4. In k-means clustering, selecting the value of k that produces the smallest Sum of Squared Errors (SSE) is not suited as a method to determine the number of clusters present in the data.
Question 2. Frequent Itemset Mining (14 points)
Given are the following frequent 3-itemsets:
{a, b, c} {a, b, d} {a, b, e} {a, c, d} {a, c, e} {b, c, d} {b, c, e} {b, d, e} {c, d, e}
a) List all candidate 4-itemsets obtained by the candidate generation procedure of the Apriori algorithm.
b) List all the candidate 4-itemsets that are pruned in the candidate pruning step of the Apriori algorithm.
We say a rule quality measure Q is symmetric if
Q(A → B) = Q(B → A), for all itemsets A and B.
c) Is Lift a symmetrical measure? lf your answer is Yes, give a proof. If your answer is No, give a counterexample.
Question 3. Sequence Mining (15 points)
Consider the following data sequence:
d =< {a, b, c}{b, d}{b, c, d}{a, b}{c, d, e} > .
Assume that the elements of d occur on consecutive time points. The following timing constraints are given:
• mingap = 0
• maxgap = 3
• maxspan = 5
• window size (ws) = 1
For each of the sequences below, determine whether, under the given timing constraints, they are valid subsequences of d:
a) < {a, b}{c, d}{e} >
b) < {b}{b}{b}{b} >
c) < {a}{a}{b} >
d) < {a, b, c, d}{a, b, c, d} >
e) < {a, c}{e} >
Question 4. Regression (15 Points)
We are given the following observations on x and y:
x 0 1 3 4 11
y 0 11 23 38 89
We want to see if a linear model gives a reasonable lit of the data, so we estimate the model E[y|x] = w0+ w1x
with least squares.
a) Compute the least squares estimates of w0 and w − 1.
b) Predict the value of y for x = 7 using the result you obtained under a).
c) Predict the value of y for x = 7 using k nearest neighbour with k = 3.
Question 5. Clustering (20 points)
We are given the following data on 4 objects:
object x1 x2
1 2 2
2 8 6
3 6 8
4 2 4
a) Cluster this data into two clusters, using the k-means algorithm. Use squared Euclidian distance as the distance measure. To initialize the algorithm, put objects 1 and 3 in one cluster, and objects 2 and 4 in the other cluster. Show the steps of the algorithm clearly.

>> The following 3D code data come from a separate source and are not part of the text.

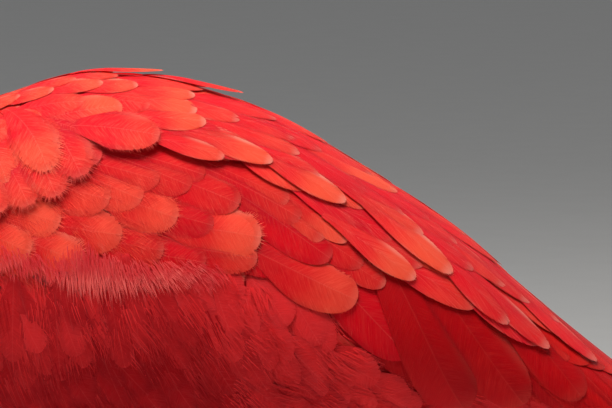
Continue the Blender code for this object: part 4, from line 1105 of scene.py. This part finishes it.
ON_TAIL = {"surface": tail, "nudge": (1e-4, 1e-4)}
draw = np.random.default_rng(TAIL_SEED)
flight_red = plumage("flight_plumage", (0.42, 0.001, 0.004), (0.76, 0.012, 0.010), (0.82, 0.10, 0.07),
                     streak=0.35, gloss=0.45)
stiff = [vane_shape(56, (0.05, 0.5, 0.9), 0.03, 0.05, draw, aspect=0.1, widest=0.8, point=2.6, root=0.5, lead=0.11)
         for _ in range(3)]
pair = np.repeat(np.arange(TAIL_PAIRS), 2)
side = np.tile((-1.0, 1.0), TAIL_PAIRS)
spread = 2.5 + pair * 1.65 + (pair > 3) * 0.2
rectrices = lay("tail_feathers", stiff, {
    "t": (TAIL_LENGTH - 1.1 * MM * pair) * draw.uniform(0.985, 1.0, len(pair)), "turn": -side * spread * MM,
    "heading": -side * pair * 0.9, "length": 86 * MM, "width": 15 * MM,
    "sunk": (2.2 + 0.75 * pair + 0.2 * (side > 0)) * MM, "lift": -(0.2 + 0.75 * pair + 0.3 * (side > 0)) * MM,
    "tint": draw.uniform(0.3, 0.7, len(pair)), "pale": draw.uniform(0.2, 0.5, len(pair))},
    flight_red, thick=0.11 * MM, **ON_TAIL)
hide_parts("tail")
number = TAIL_COVERTS
along = draw.uniform(14, 56, number) * MM
covert = [vane_shape(18, (0.6,), 0.14, 0.12, draw, aspect=0.24, point=2.0) for _ in range(5)]
half = np.interp(along, (0, 56 * MM), (16 * MM, 11 * MM))
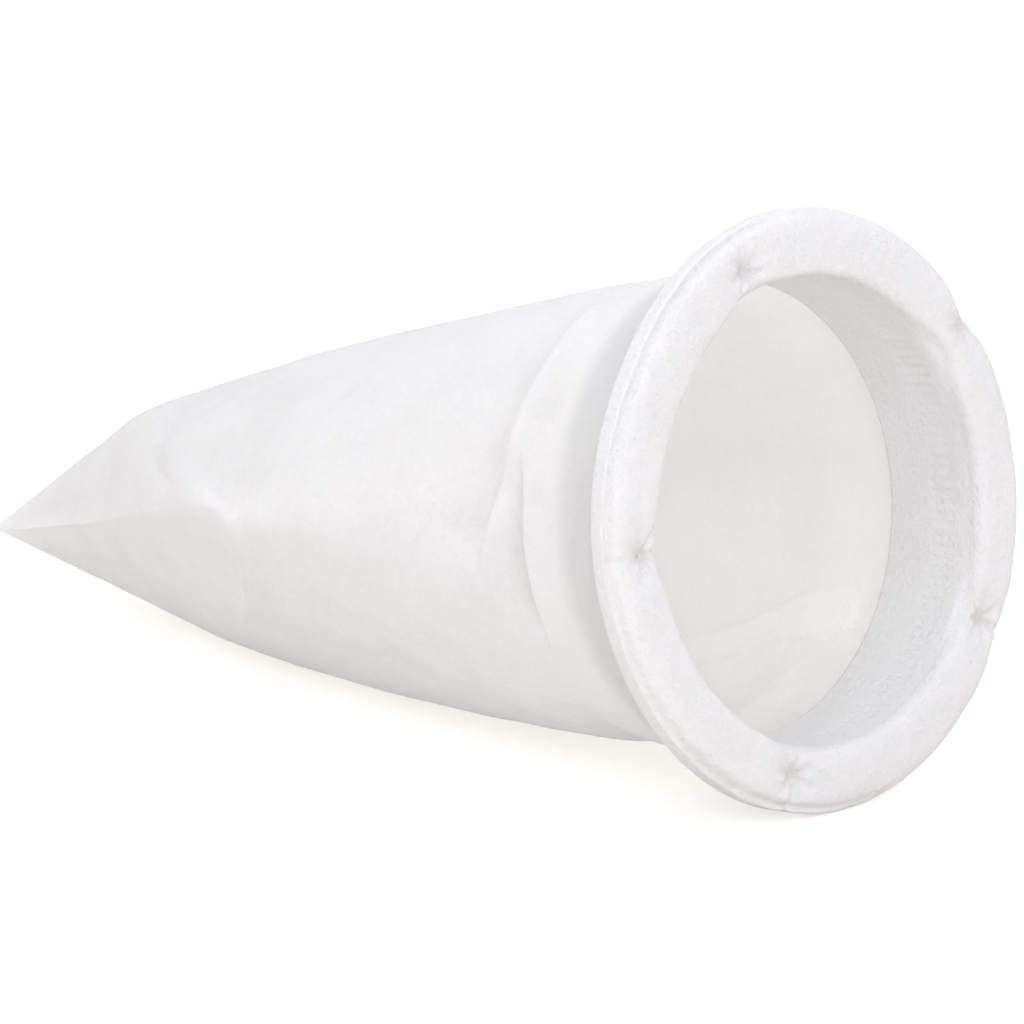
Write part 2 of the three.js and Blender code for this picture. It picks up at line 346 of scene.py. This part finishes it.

Give the value of the k-means error function after convergence.
b) What is the value of the error function in the optimal solution for k = 4?
To perform hierarchical clustering, we compute the squared Euclidian distance between each pair of objects, and put them in a distance matrix:
1 2 3 4
1 0
2 52 0
3 52 8 0
4 4 40 32 0
c) Perform agglomerative hierarchical clustering of the objects using the given distance matrix and single-linkage (MIN). Show the result in a dendrogram. The dendrogram should clearly show the order in which the clusters are merged, and the distance between the merged clusters.
It does not have to be to scale.
Question 6. Classification Trees (20 points)
We are given data on two binary attributes A and B, and a binary class label. The possible values of A and B are T (for True) and F (for False). The right part of the table below contains counts of the number of records with the different value combinations. For example, there are 2 records of the negative class with A = T and B = F .
Class
A B + -
T T 3 1
T F 1 2
F T 0 0
F F 0 3
a) Compute the quality of a split on A, using the Gini-index.
b) Compute the quality of a split on B, using the Gini-index.
c) Which split is preferred? Why?
d) A researcher proposes the following impurity measure for binary classification problems:
i(t) = p(+|t) × (1 − p(+|t)),
where i(t) denotes the impurity of node t, and p(+|t) denotes the relative frequency of the positive class in node t.
Is this a good impurity measure? Motivate your answer.